Aquella lata de cerveza de importación rodó suavemente sobre el entarimado, después de resbalar de una de sus regordetas manos. Sin embargo, ni siquiera el ruido al chocar contra la mesa del televisor logró despertar a la morena. Volvía a soñar. Y esta vez con algo ocurrido seis años después de su último «salto onírico», relativamente cerca de las tierras de los jumanos… ¿Otra vez trasteaban sus genes indios? Ella, en ese estado, no sabría decir.
Isleta, Nuevo México, julio de 1629
Una inesperada corriente de aire tórrido azotó el
camino real
de Santa Fe, arrastrando tras ella una gran nube de arena. La polvareda cruzó entre los juníperos de bayas azules crecidos al borde de la vía y, en cuestión de segundos, oscureció el azul del horizonte.
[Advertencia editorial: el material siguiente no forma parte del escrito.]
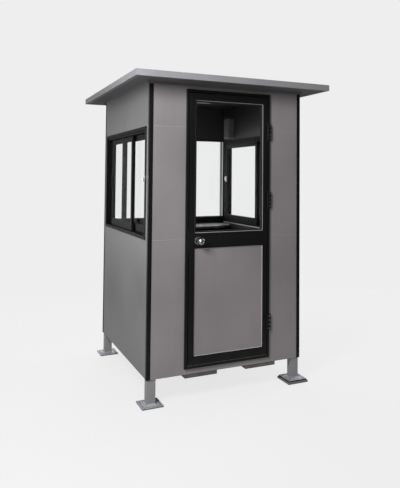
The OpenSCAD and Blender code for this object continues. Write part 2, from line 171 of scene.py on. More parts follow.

—¡Cubríos! —gritó una voz grave.
Al unísono, una decena de frailes de la orden de San Francisco, que marchaban a pie por el sendero a orillas del Río Grande, alzaron sus gruesas mangas marrones y se cubrieron el rostro. La arena, fina como las puntas de miles de alfileres de acero, atravesó sus ropas y se estrelló con fuerza contra su piel.